## START Records provided

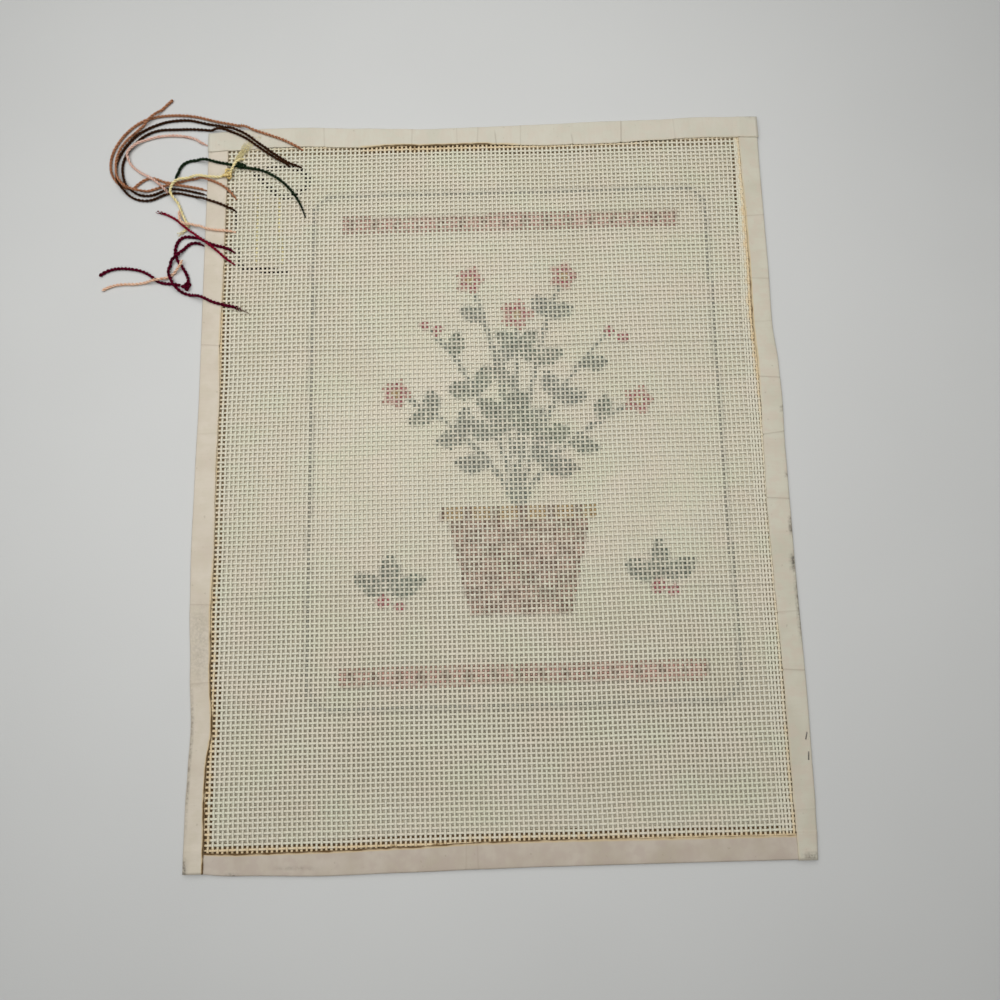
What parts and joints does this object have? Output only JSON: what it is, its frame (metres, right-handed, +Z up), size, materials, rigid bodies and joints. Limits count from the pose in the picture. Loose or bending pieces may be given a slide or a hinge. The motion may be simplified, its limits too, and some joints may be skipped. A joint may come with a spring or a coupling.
{
  "type": "needlepoint canvas panel",
  "caption": "Open-mesh needlepoint canvas panel lying back up, bound on its sides with folded cotton tape, with loose ends of wool yarn at one corner.",
  "frame": {"origin": "centre of the panel without its yarn, on the surface it lies on", "axes": "+X to the right and +Y up the panel as seen from above with its back up, +Z up off the surface"},
  "size_m": [0.3254, 0.369, 0.0082],
  "materials": {
    "canvas_cotton": "stiffened plain weave cotton mesh, cream, with faded paint",
    "canvas_paint": "matt paint soaked into the mesh, seen from the back",
    "binding_tape": "creased cotton tape, cream, soiled along its folds",
    "staple_steel": "dull bent wire",
    "wool_rust": "two-ply tapestry wool, matt and hairy",
    "wool_brown": "two-ply tapestry wool, matt and hairy",
    "wool_green": "two-ply tapestry wool, matt and hairy",
    "wool_pink": "two-ply tapestry wool, matt and hairy",
    "wool_yellow": "two-ply tapestry wool, matt and hairy",
    "wool_maroon": "two-ply tapestry wool, matt and hairy",
    "wool_peach": "two-ply tapestry wool, matt and hairy",
    "wool_crimson": "two-ply tapestry wool, matt and hairy"
  },
  "bodies": {
    "root": {"canvas": "canvas_cotton", "tape_top": "binding_tape", "tape_left": "binding_tape", "tape_right": "binding_tape", "tape_bottom": "binding_tape", "yarn_rust_loop": "wool_rust", "yarn_brown_loop": "wool_brown", "yarn_brown_tuck": "wool_brown", "yarn_rust_tuck": "wool_rust", "yarn_green": "wool_green", "yarn_pink": "wool_pink", "yarn_yellow": "wool_yellow", "yarn_maroon_short": "wool_maroon", "yarn_maroon_tail": "wool_maroon", "yarn_peach_tail": "wool_peach", "yarn_maroon_tuck": "wool_maroon", "yarn_crimson": "wool_crimson", "yarn_peach": "wool_peach"}
  },
  "joints": []
}
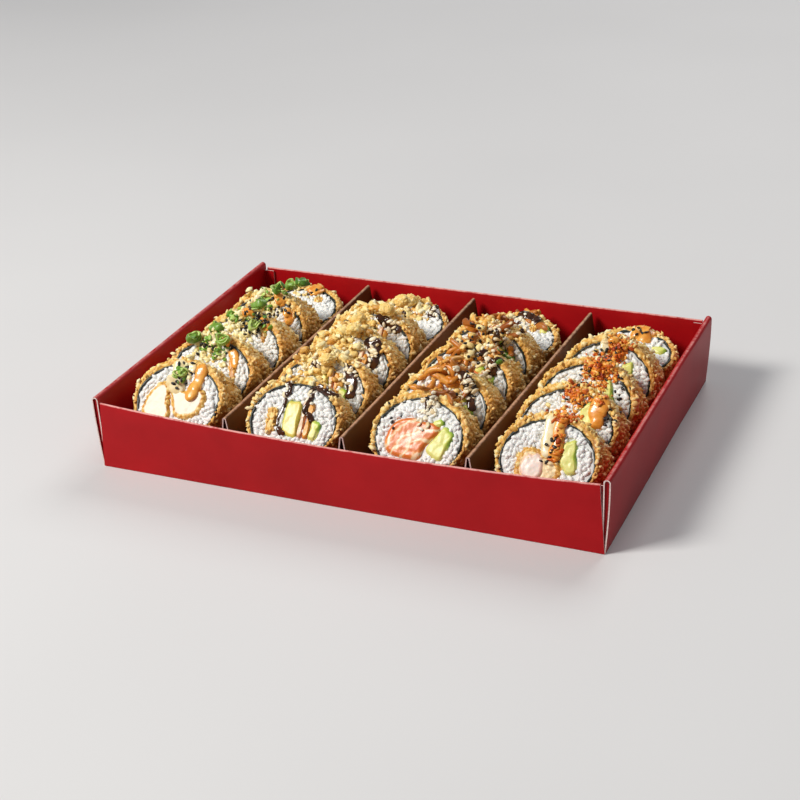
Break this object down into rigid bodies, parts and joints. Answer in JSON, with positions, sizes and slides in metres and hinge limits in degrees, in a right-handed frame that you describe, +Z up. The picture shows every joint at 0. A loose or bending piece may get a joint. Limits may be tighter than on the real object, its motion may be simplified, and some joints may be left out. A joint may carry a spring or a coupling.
{
  "type": "takeaway sushi tray",
  "caption": "Open folded card tray with card dividers, filled with rows of leaning deep-fried sushi rolls under sauce and crisp toppings.",
  "frame": {"origin": "centre of the tray's underside", "axes": "+X along the tray's width, +Y to its back where the last roll of each row lies, +Z up"},
  "size_m": [0.254, 0.182, 0.053],
  "materials": {
    "red_card": "satin laminated card",
    "fried_roll": "golden fried crumb crust round nori, rice and fillings",
    "scallion": "fresh cut leaf",
    "crunchy_batter": "crisp fried batter"
  },
  "bodies": {
    "root": {"tray": "red_card", "divider_left": "red_card", "divider_middle": "red_card", "divider_right": "red_card", "roll_1_1": "fried_roll", "roll_1_2": "fried_roll", "roll_1_3": "fried_roll", "roll_1_4": "fried_roll", "roll_1_5": "fried_roll", "roll_2_1": "fried_roll", "roll_2_2": "fried_roll", "roll_2_3": "fried_roll", "roll_2_4": "fried_roll", "roll_2_5": "fried_roll", "roll_3_1": "fried_roll", "roll_3_2": "fried_roll", "roll_3_3": "fried_roll", "roll_3_4": "fried_roll", "roll_3_5": "fried_roll", "roll_4_1": "fried_roll", "roll_4_2": "fried_roll", "roll_4_3": "fried_roll", "roll_4_4": "fried_roll", "roll_4_5": "fried_roll", "scallion_1": "scallion", "scallion_2": "scallion", "scallion_3": "scallion", "scallion_4": "scallion", "scallion_5": "scallion", "scallion_6": "scallion", "scallion_7": "scallion", "scallion_8": "scallion", "scallion_9": "scallion", "crunch_1": "crunchy_batter", "crunch_2": "crunchy_batter", "crunch_3": "crunchy_batter", "crunch_4": "crunchy_batter", "crunch_5": "crunchy_batter", "crunch_6": "crunchy_batter"}
  },
  "joints": []
}
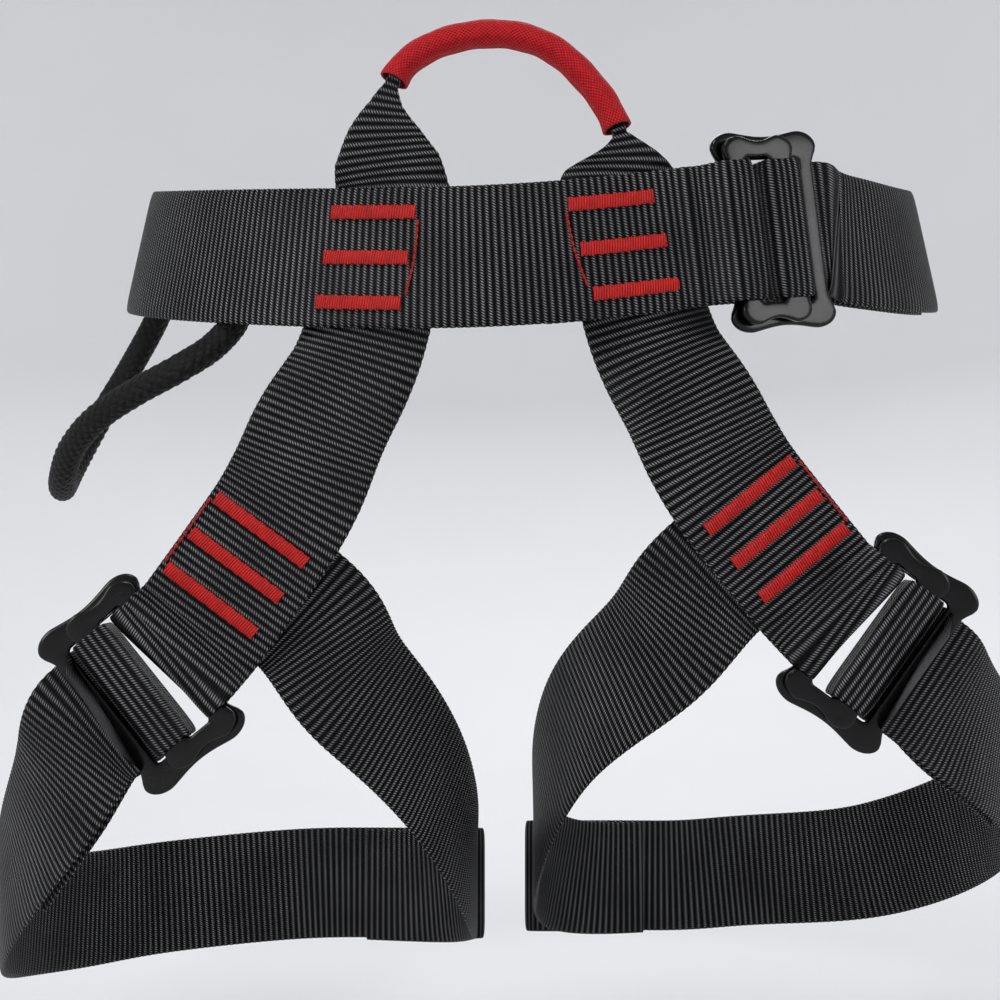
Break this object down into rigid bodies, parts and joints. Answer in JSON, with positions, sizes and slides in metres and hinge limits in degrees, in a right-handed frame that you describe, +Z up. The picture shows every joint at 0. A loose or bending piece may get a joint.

## END Records provided

Reproduce all of the data exactly as given.

Answer in full:
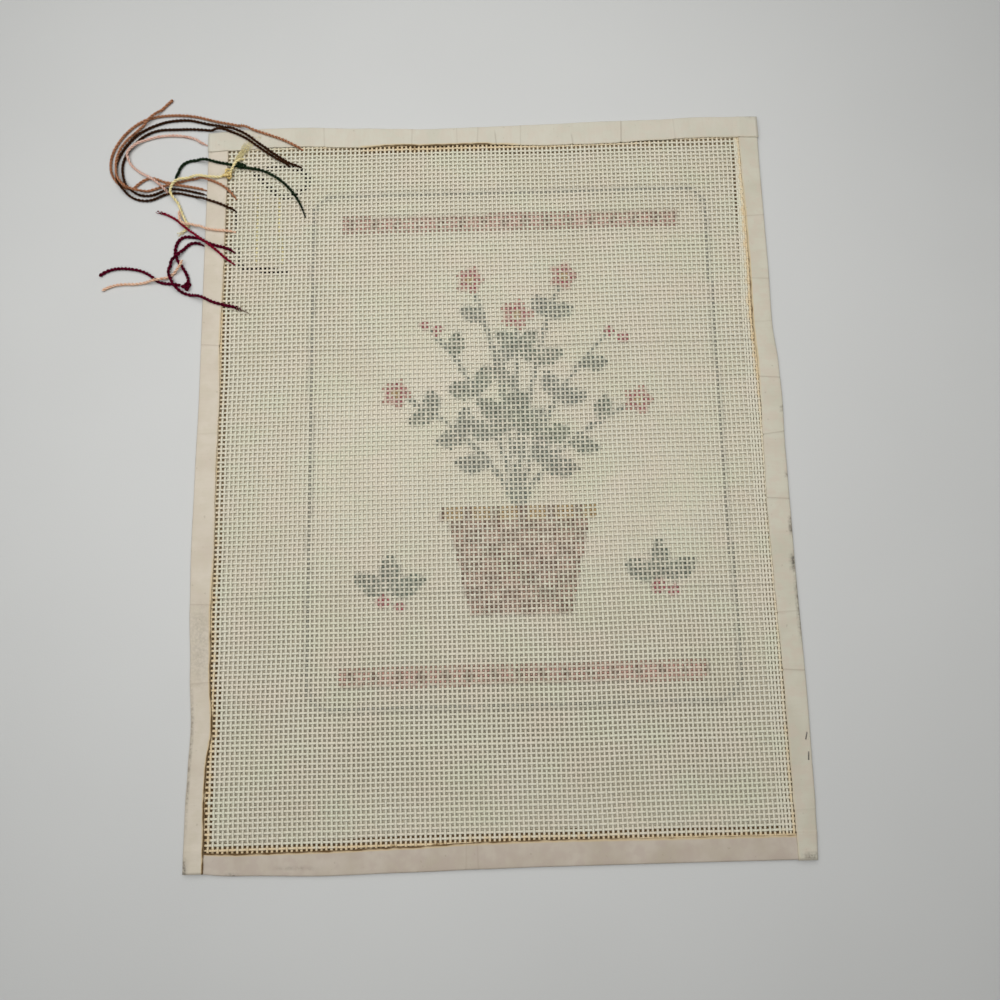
What parts and joints does this object have? Output only JSON: what it is, its frame (metres, right-handed, +Z up), size, materials, rigid bodies and joints. Limits count from the pose in the picture. Loose or bending pieces may be given a slide or a hinge. The motion may be simplified, its limits too, and some joints may be skipped. A joint may come with a spring or a coupling.
{
  "type": "needlepoint canvas panel",
  "caption": "Open-mesh needlepoint canvas panel lying back up, bound on its sides with folded cotton tape, with loose ends of wool yarn at one corner.",
  "frame": {"origin": "centre of the panel without its yarn, on the surface it lies on", "axes": "+X to the right and +Y up the panel as seen from above with its back up, +Z up off the surface"},
  "size_m": [0.3254, 0.369, 0.0082],
  "materials": {
    "canvas_cotton": "stiffened plain weave cotton mesh, cream, with faded paint",
    "canvas_paint": "matt paint soaked into the mesh, seen from the back",
    "binding_tape": "creased cotton tape, cream, soiled along its folds",
    "staple_steel": "dull bent wire",
    "wool_rust": "two-ply tapestry wool, matt and hairy",
    "wool_brown": "two-ply tapestry wool, matt and hairy",
    "wool_green": "two-ply tapestry wool, matt and hairy",
    "wool_pink": "two-ply tapestry wool, matt and hairy",
    "wool_yellow": "two-ply tapestry wool, matt and hairy",
    "wool_maroon": "two-ply tapestry wool, matt and hairy",
    "wool_peach": "two-ply tapestry wool, matt and hairy",
    "wool_crimson": "two-ply tapestry wool, matt and hairy"
  },
  "bodies": {
    "root": {"canvas": "canvas_cotton", "tape_top": "binding_tape", "tape_left": "binding_tape", "tape_right": "binding_tape", "tape_bottom": "binding_tape", "yarn_rust_loop": "wool_rust", "yarn_brown_loop": "wool_brown", "yarn_brown_tuck": "wool_brown", "yarn_rust_tuck": "wool_rust", "yarn_green": "wool_green", "yarn_pink": "wool_pink", "yarn_yellow": "wool_yellow", "yarn_maroon_short": "wool_maroon", "yarn_maroon_tail": "wool_maroon", "yarn_peach_tail": "wool_peach", "yarn_maroon_tuck": "wool_maroon", "yarn_crimson": "wool_crimson", "yarn_peach": "wool_peach"}
  },
  "joints": []
}
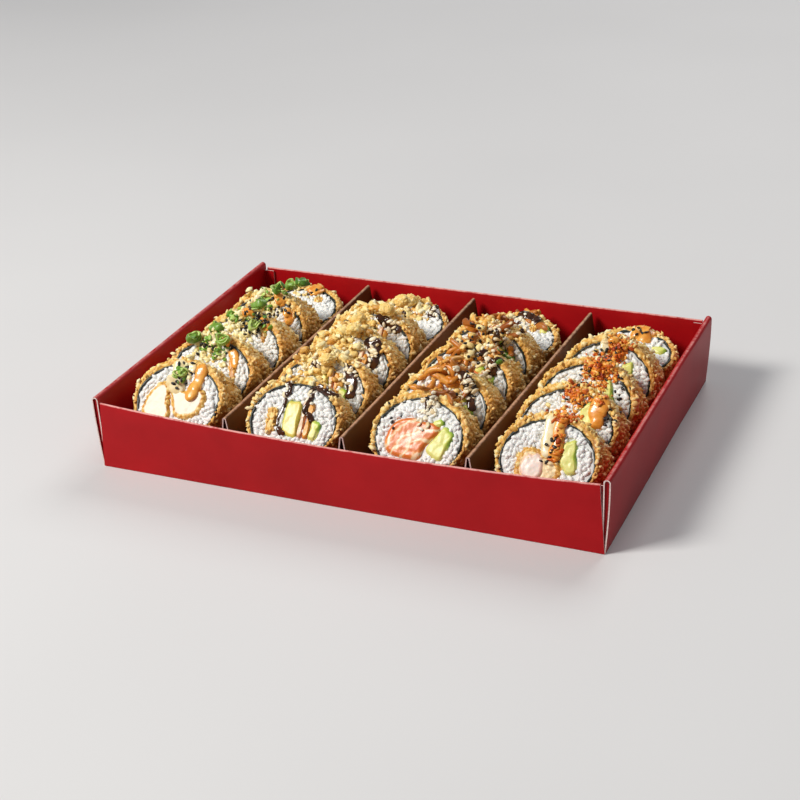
Break this object down into rigid bodies, parts and joints. Answer in JSON, with positions, sizes and slides in metres and hinge limits in degrees, in a right-handed frame that you describe, +Z up. The picture shows every joint at 0. A loose or bending piece may get a joint. Limits may be tighter than on the real object, its motion may be simplified, and some joints may be left out. A joint may carry a spring or a coupling.
{
  "type": "takeaway sushi tray",
  "caption": "Open folded card tray with card dividers, filled with rows of leaning deep-fried sushi rolls under sauce and crisp toppings.",
  "frame": {"origin": "centre of the tray's underside", "axes": "+X along the tray's width, +Y to its back where the last roll of each row lies, +Z up"},
  "size_m": [0.254, 0.182, 0.053],
  "materials": {
    "red_card": "satin laminated card",
    "fried_roll": "golden fried crumb crust round nori, rice and fillings",
    "scallion": "fresh cut leaf",
    "crunchy_batter": "crisp fried batter"
  },
  "bodies": {
    "root": {"tray": "red_card", "divider_left": "red_card", "divider_middle": "red_card", "divider_right": "red_card", "roll_1_1": "fried_roll", "roll_1_2": "fried_roll", "roll_1_3": "fried_roll", "roll_1_4": "fried_roll", "roll_1_5": "fried_roll", "roll_2_1": "fried_roll", "roll_2_2": "fried_roll", "roll_2_3": "fried_roll", "roll_2_4": "fried_roll", "roll_2_5": "fried_roll", "roll_3_1": "fried_roll", "roll_3_2": "fried_roll", "roll_3_3": "fried_roll", "roll_3_4": "fried_roll", "roll_3_5": "fried_roll", "roll_4_1": "fried_roll", "roll_4_2": "fried_roll", "roll_4_3": "fried_roll", "roll_4_4": "fried_roll", "roll_4_5": "fried_roll", "scallion_1": "scallion", "scallion_2": "scallion", "scallion_3": "scallion", "scallion_4": "scallion", "scallion_5": "scallion", "scallion_6": "scallion", "scallion_7": "scallion", "scallion_8": "scallion", "scallion_9": "scallion", "crunch_1": "crunchy_batter", "crunch_2": "crunchy_batter", "crunch_3": "crunchy_batter", "crunch_4": "crunchy_batter", "crunch_5": "crunchy_batter", "crunch_6": "crunchy_batter"}
  },
  "joints": []
}
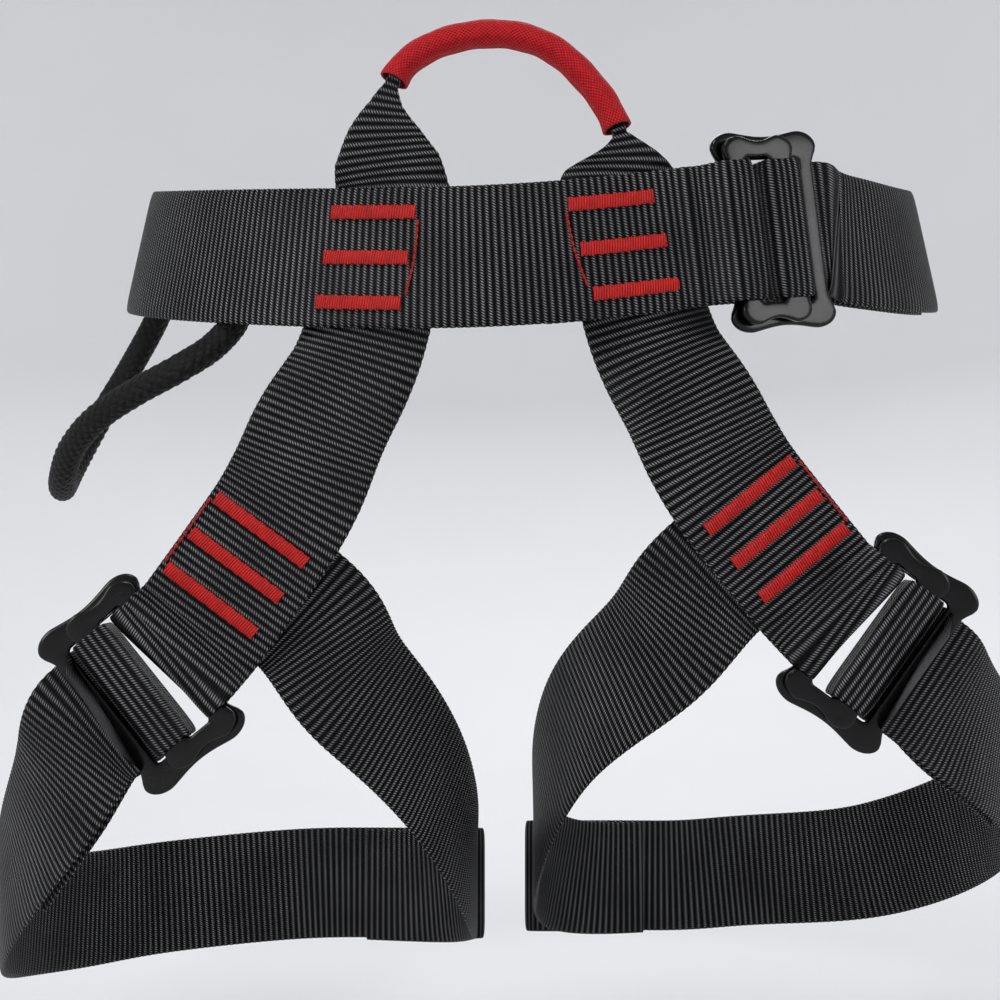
Break this object down into rigid bodies, parts and joints. Answer in JSON, with positions, sizes and slides in metres and hinge limits in degrees, in a right-handed frame that you describe, +Z up. The picture shows every joint at 0. A loose or bending piece may get a joint.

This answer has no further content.